» **Given task**
Begin with the line that contains "light_bar_lens();", end with the line that contains "self.finish, self.socket = finish, socket", and extract exactly that stretch of lines.
- - -
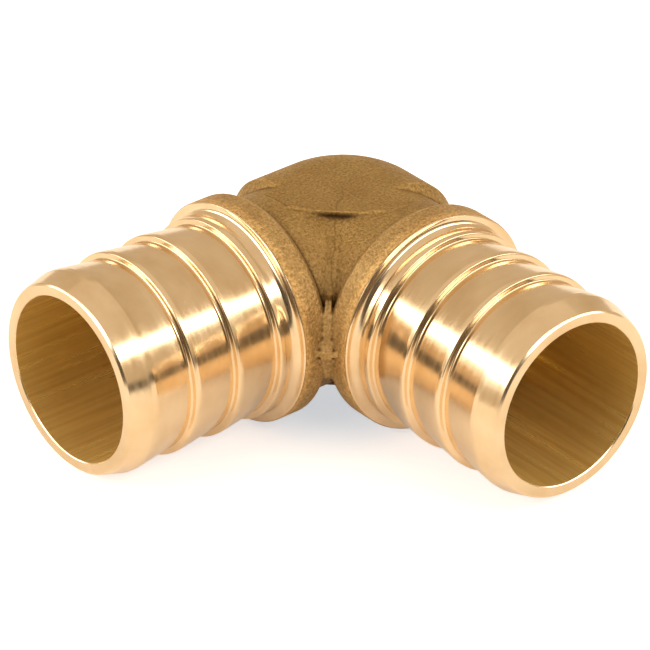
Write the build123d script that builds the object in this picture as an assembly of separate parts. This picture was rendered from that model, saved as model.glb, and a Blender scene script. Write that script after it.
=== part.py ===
"""Brass 90 degree crimp elbow for 1 in PEX tube: one hot forging, drilled and turned.

The two bore axes lie in the XY plane, which is also the parting plane of the forging, and
cross at the origin.  Arm A points along +X and arm B along +Y; the two arms are the same.
Everything is in millimetres.
"""
from build123d import *
from math import radians, sqrt, tan
import os

# --- waterway -------------------------------------------------------------------------
bore_dia = 18.5              # straight drilled waterway
drill_point_angle = 118.0    # full angle of the cone the drill leaves past the crossing

# --- barbed insert, turned ------------------------------------------------------------
insert_length = 21.85        # end face to the machined face of the collar
barb_count = 4
first_crest = 2.6            # end face to the first barb
last_crest = 2.3             # last barb to the face of the collar
crest_width = 0.6            # narrow cylindrical land on each barb
barb_rise = 0.45             # axial run of the steep flank that faces the end
barb_height = 0.7            # crest above the foot of the flank
root_wall = 1.35             # wall at the foot of each barb
tip_wall = 1.4               # wall where the lead-in cone meets the end face
tip_break = 0.25             # small chamfer round the end face

# --- collar, the tube stop ------------------------------------------------------------
collar_rise = 1.4            # collar above the neck behind it
collar_width = 2.7
collar_slit = 0.3            # the back of each collar stays this far clear of the other's rim
face_break = 0.2             # edge between the machined face and the forged rim
back_length = 1.0            # the rim rounds off in two slopes to its back, along the arm
back_drop = 0.7              # and towards the neck
root_slope = 0.35            # 45 degree slope from the back of the collar to the neck

# --- forged body ----------------------------------------------------------------------
neck_wall = 1.8              # plain necks that meet in a mitre at the crotch
side_wall = 2.15             # outer walls of the elbow block, beside the bores
flat_wall = 1.35             # flat pads over and under the bores
side_flat = 3.1              # half height of the upright flat on the outer walls
neck_length_a = 5.6          # plain neck between the collar and the block
neck_length_b = 6.8
block_end_slope = 1.0        # the block's ends slope off to the necks at 45 degrees
pad_front = 7.0              # pads end in a step across the crotch, this far from the origin
pad_to_collar = 4.15         # and they stop this far short of the collars

# --- crotch, between the collars ------------------------------------------------------
web_thickness = 0.6          # upright web that fills the slit between the two collars
web_foot_height = 6.0        # where its edge runs out on the necks, above the axes
flash_thickness = 0.6        # trimmed flash left in the parting plane
flash_set_back = 0.9         # its front edge behind the collars' front corners

# --- derived --------------------------------------------------------------------------
bore_r = bore_dia / 2
root_r = bore_r + root_wall
crest_r = root_r + barb_height
tip_r = bore_r + tip_wall
neck_r = bore_r + neck_wall
collar_r = neck_r + collar_rise
collar_back_x = collar_r + collar_slit
collar_face_x = collar_back_x + collar_width
centre_to_end = collar_face_x + insert_length
barb_pitch = (insert_length - first_crest - last_crest) / (barb_count - 1)
land_fall = barb_height / (barb_pitch - crest_width - barb_rise)
block_half_width = bore_r + side_wall
flat_height = bore_r + flat_wall
pad_reach = collar_back_x - pad_to_collar
web_foot = sqrt(2 * (neck_r ** 2 - web_foot_height ** 2))
web_front = (collar_back_x + collar_r) / sqrt(2)
flash_front = (collar_face_x + collar_r) / sqrt(2) - flash_set_back
mitre = Plane((0, 0, 0), z_dir=(1, -1, 0))


def insert_outline():
    """Points of the turned insert from its end face back to the collar face."""
    points = [
        (centre_to_end, 0),
        (centre_to_end, tip_r - tip_break),
        (centre_to_end - tip_break, tip_r),
    ]
    for barb in range(barb_count):
        crest_x = centre_to_end - first_crest - barb * barb_pitch
        if barb:
            points.append((crest_x + barb_rise, root_r))
        points.append((crest_x, crest_r))
        points.append((crest_x - crest_width, crest_r))
    last_land = points[-1][0] - collar_face_x
    points.append((collar_face_x, crest_r - land_fall * last_land))
    return points


def collar_outline():
    """Points of the collar from its machined face, over the rim and down its back to the neck."""
    rim_end = collar_back_x + min(back_length, collar_width / 2)
    drop = min(back_drop, collar_rise * 0.6)
    root = min(root_slope, collar_rise * 0.3)
    return [
        (collar_face_x, collar_r - face_break),
        (collar_face_x - face_break, collar_r),
        (rim_end, collar_r),
        (collar_back_x + (rim_end - collar_back_x) / 4, collar_r - drop / 4),
        (collar_back_x, collar_r - drop),
        (collar_back_x, neck_r + root),
        (collar_back_x - root, neck_r),
    ]


def arm():
    """One arm along +X: barbed insert, collar and neck, turned about the bore axis."""
    outline = Polyline(*insert_outline(), *collar_outline(), (0, neck_r), (0, 0), close=True)
    return revolve(make_face(outline), Axis.X)


def block():
    """Rounded elbow block round the crossing, cut off square across the crotch."""
    edge_round = flat_height - side_flat
    section = RectangleRounded(2 * block_half_width, 2 * flat_height, edge_round)
    along_a = extrude(Plane.YZ * section, collar_back_x - neck_length_a)
    along_a = chamfer(along_a.faces().sort_by(Axis.X)[-1].edges(), block_end_slope)
    along_b = extrude(Plane.XZ * section, neck_length_b - collar_back_x)
    along_b = chamfer(along_b.faces().sort_by(Axis.Y)[-1].edges(), block_end_slope)
    half = section & Pos(block_half_width, 0) * Rectangle(2 * block_half_width, 2 * flat_height)
    corner = revolve(Plane.XZ * half, Axis.Z)
    spare = 4 * block_half_width
    crotch_side = Rot(Z=45) * Pos(pad_front + spare / 2, 0, 0) * Box(spare, spare, spare)
    return (along_a + along_b + corner) - crotch_side


def pad_cutter():
    """Everything above and below the two flat pads."""
    outside = -2 * block_half_width
    front_corner = pad_front * sqrt(2) - pad_reach
    plan = Polyline(
        (outside, outside),
        (pad_reach, outside),
        (pad_reach, front_corner),
        (front_corner, pad_reach),
        (outside, pad_reach),
        close=True,
    )
    above = extrude(Pos(0, 0, flat_height) * make_face(plan), neck_r)
    return above + mirror(above, Plane.XY)


def crotch_web():
    """Upright web on the mitre and the flash across it that tie the two collars together."""
    side = Polyline(
        (0, -web_foot_height),
        (web_foot, -web_foot_height),
        (web_front, -flash_thickness / 2),
        (web_front, flash_thickness / 2),
        (web_foot, web_foot_height),
        (0, web_foot_height),
        close=True,
    )
    web = extrude(Plane.XZ * make_face(side), web_thickness / 2, both=True)
    flash_length = flash_front - web_foot
    flash_width = 2 * (flash_front - collar_r * sqrt(2))
    flash = Pos(web_foot + flash_length / 2, 0, 0) * Box(flash_length, flash_width, flash_thickness)
    return Rot(Z=45) * (web + flash)


def waterway():
    """The two drilled bores, each with the cone of the drill past the crossing."""
    point_length = bore_r / tan(radians(drill_point_angle / 2))
    side = Polyline(
        (centre_to_end, 0),
        (centre_to_end, bore_r),
        (0, bore_r),
        (-point_length, 0),
        close=True,
    )
    along_a = revolve(make_face(side), Axis.X)
    return along_a + mirror(along_a, mitre)


def elbow():
    """The whole fitting: both arms, the pads, the block, the crotch and the waterway."""
    arm_a = arm()
    body = arm_a + mirror(arm_a, mitre) - pad_cutter()
    return body + block() + crotch_web() - waterway()


os.makedirs("parts", exist_ok=True)
part = elbow()
export_step(part, "parts/elbow_fitting.step")
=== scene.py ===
"""Brass crimp elbow for PEX tube: two turned, barbed arms on one forged body, on a pale floor."""

from math import cos, pi, radians, sin, sqrt

import bmesh
import bpy
import numpy as np
from mathutils import Matrix, Vector


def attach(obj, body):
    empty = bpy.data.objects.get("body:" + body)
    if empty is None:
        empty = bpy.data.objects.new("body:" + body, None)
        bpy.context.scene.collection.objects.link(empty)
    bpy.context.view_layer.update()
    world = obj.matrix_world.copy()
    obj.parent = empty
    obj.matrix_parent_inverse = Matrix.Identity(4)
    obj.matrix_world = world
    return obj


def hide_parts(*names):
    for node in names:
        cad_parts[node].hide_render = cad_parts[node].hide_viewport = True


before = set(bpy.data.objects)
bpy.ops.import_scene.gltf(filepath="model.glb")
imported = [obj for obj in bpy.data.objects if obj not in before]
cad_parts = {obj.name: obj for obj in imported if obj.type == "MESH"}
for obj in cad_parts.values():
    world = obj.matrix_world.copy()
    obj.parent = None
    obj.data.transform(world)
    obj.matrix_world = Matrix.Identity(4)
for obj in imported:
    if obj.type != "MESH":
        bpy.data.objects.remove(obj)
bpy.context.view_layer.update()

# ---------------------------------------------------------------------------------------
# The turned arms.  Each is the part of the brass forging that went through the lathe: the
# straight bore, the end face, four barbs that fall away towards the collar, and the bright
# machined face of the collar with a fine break round its edge.  They are one with the body.
# ---------------------------------------------------------------------------------------
bore_radius = 0.00925
bore_break = 0.00012
crossing_to_end = 0.0373
crossing_to_collar = 0.01545
machined_depth = 0.0002
collar_radius = 0.01244
tip_radius = 0.01065
tip_break = 0.00025
barbs = 4
first_crest = 0.0026
last_crest = 0.0023
crest_radius = 0.0113
foot_radius = 0.0106
crest_width = 0.0006
flank_run = 0.00012
barb_edge = 0.00023
plain_edge = 0.00005  # the plain corners have only a trace of a radius
collar_sweep = 0.0009  # the tool's round nose leaves this in the corner below the collar
barb_pitch = (crossing_to_end - crossing_to_collar - first_crest - last_crest) / (barbs - 1)
land_fall = (crest_radius - foot_radius) / (barb_pitch - crest_width - flank_run)  # gentle cone
bore_skin_reach = 0.00005  # the drilled skin goes this far up the broken edge of the bore
steps_round = 256
corner_steps = 5
same_point = 1e-7


def add_object(name, data):
    """Stand a mesh, lamp or camera in the scene under a name of its own."""
    made = bpy.data.objects.new(name, data)
    bpy.context.collection.objects.link(made)
    return made


def as_mesh(raw, name):
    """The mesh that an object's modifiers leave; the object itself goes."""
    seen = raw.evaluated_get(bpy.context.evaluated_depsgraph_get())
    mesh = bpy.data.meshes.new_from_object(seen)
    mesh.name = name
    bpy.data.objects.remove(raw)
    return mesh


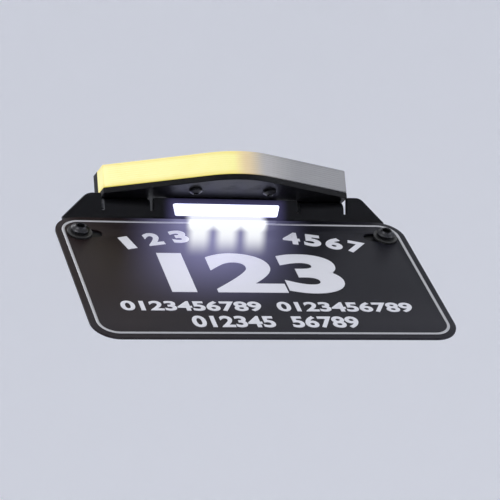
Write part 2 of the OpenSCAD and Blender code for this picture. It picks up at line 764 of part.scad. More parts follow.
mounting_plate();
plate_bracket();
light_bar_housing();
light_bar_lens();
left_led_board();
right_led_board();
left_led_chips();
right_led_chips();
light_bar_screws();
light_bar_gland();
plate_light_housing();
plate_light_lens();
plate_light_board();
plate_light_chips();
plate_light_gland();
plate_light_studs();
plate_light_nuts();
number_plate();
plate_bolts();
plate_bolt_washers();
plate_bolt_nuts();
bracket_bolts();
bracket_washers();
bracket_nuts();
wire_grommet();
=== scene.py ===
"""Tail tidy: its looks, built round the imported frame, in metres. +X right, +Y front, +Z up."""
import math

import bmesh
import bpy
from mathutils import Matrix, Vector


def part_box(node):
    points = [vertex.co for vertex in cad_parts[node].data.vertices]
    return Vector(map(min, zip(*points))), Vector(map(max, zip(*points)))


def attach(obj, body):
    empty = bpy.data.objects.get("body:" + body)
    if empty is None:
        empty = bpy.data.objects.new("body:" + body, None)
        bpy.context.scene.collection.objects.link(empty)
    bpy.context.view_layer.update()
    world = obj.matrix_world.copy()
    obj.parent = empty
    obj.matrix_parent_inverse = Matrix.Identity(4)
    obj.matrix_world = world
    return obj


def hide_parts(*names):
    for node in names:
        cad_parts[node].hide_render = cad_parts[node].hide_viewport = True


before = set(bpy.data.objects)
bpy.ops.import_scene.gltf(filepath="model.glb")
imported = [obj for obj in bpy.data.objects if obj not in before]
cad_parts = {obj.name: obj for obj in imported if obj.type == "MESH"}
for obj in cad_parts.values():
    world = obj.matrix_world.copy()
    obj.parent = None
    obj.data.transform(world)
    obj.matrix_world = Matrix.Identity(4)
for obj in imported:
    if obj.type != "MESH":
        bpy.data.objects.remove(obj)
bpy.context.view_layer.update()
MM = 0.001


# Mounting plate: 3 mm steel sheet, cut by laser and folded once across and once down each side,
# then powder coated black. The coat rounds the cut edges a little and has a faint orange peel.
class Flow:
    """A number running through a finish's nodes, so that shader maths reads as Python."""

    def __init__(self, finish, socket):
        self.finish, self.socket = finish, socket

    def maths(self, operation, *values):
        return self.finish.add("ShaderNodeMath", {"operation": operation}, *values)

    def __add__(self, other):
        return self.maths("ADD", self, other)

    def __sub__(self, other):
        return self.maths("SUBTRACT", self, other)

    def __rsub__(self, other):
        return self.maths("SUBTRACT", other, self)

    def __mul__(self, other):
        return self.maths("MULTIPLY", self, other)

    def __truediv__(self, other):
        return self.maths("DIVIDE", self, other)

    __radd__, __rmul__ = __add__, __mul__

    def size(self):
        return self.maths("ABSOLUTE", self)

    def fraction(self):
        return self.maths("FRACT", self)

    def at_least(self, other):
        return self.maths("MAXIMUM", self, other)

    def at_most(self, other):
        return self.maths("MINIMUM", self, other)

    def root(self):
        return self.maths("POWER", self, 0.5)

    def ramp(self, start, end):
        """0 before start and 1 after end, with a soft change between them; end may be the smaller."""
        settings = {"interpolation_type": "SMOOTHSTEP"}
        if start < end:
            return self.finish.add("ShaderNodeMapRange", settings, self, start, end, 0.0, 1.0)
        return self.finish.add("ShaderNodeMapRange", settings, self, end, start, 1.0, 0.0)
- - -
» **Full solution**
light_bar_lens();
left_led_board();
right_led_board();
left_led_chips();
right_led_chips();
light_bar_screws();
light_bar_gland();
plate_light_housing();
plate_light_lens();
plate_light_board();
plate_light_chips();
plate_light_gland();
plate_light_studs();
plate_light_nuts();
number_plate();
plate_bolts();
plate_bolt_washers();
plate_bolt_nuts();
bracket_bolts();
bracket_washers();
bracket_nuts();
wire_grommet();
=== scene.py ===
"""Tail tidy: its looks, built round the imported frame, in metres. +X right, +Y front, +Z up."""
import math

import bmesh
import bpy
from mathutils import Matrix, Vector


def part_box(node):
    points = [vertex.co for vertex in cad_parts[node].data.vertices]
    return Vector(map(min, zip(*points))), Vector(map(max, zip(*points)))


def attach(obj, body):
    empty = bpy.data.objects.get("body:" + body)
    if empty is None:
        empty = bpy.data.objects.new("body:" + body, None)
        bpy.context.scene.collection.objects.link(empty)
    bpy.context.view_layer.update()
    world = obj.matrix_world.copy()
    obj.parent = empty
    obj.matrix_parent_inverse = Matrix.Identity(4)
    obj.matrix_world = world
    return obj


def hide_parts(*names):
    for node in names:
        cad_parts[node].hide_render = cad_parts[node].hide_viewport = True


before = set(bpy.data.objects)
bpy.ops.import_scene.gltf(filepath="model.glb")
imported = [obj for obj in bpy.data.objects if obj not in before]
cad_parts = {obj.name: obj for obj in imported if obj.type == "MESH"}
for obj in cad_parts.values():
    world = obj.matrix_world.copy()
    obj.parent = None
    obj.data.transform(world)
    obj.matrix_world = Matrix.Identity(4)
for obj in imported:
    if obj.type != "MESH":
        bpy.data.objects.remove(obj)
bpy.context.view_layer.update()
MM = 0.001


# Mounting plate: 3 mm steel sheet, cut by laser and folded once across and once down each side,
# then powder coated black. The coat rounds the cut edges a little and has a faint orange peel.
class Flow:
    """A number running through a finish's nodes, so that shader maths reads as Python."""

    def __init__(self, finish, socket):
        self.finish, self.socket = finish, socket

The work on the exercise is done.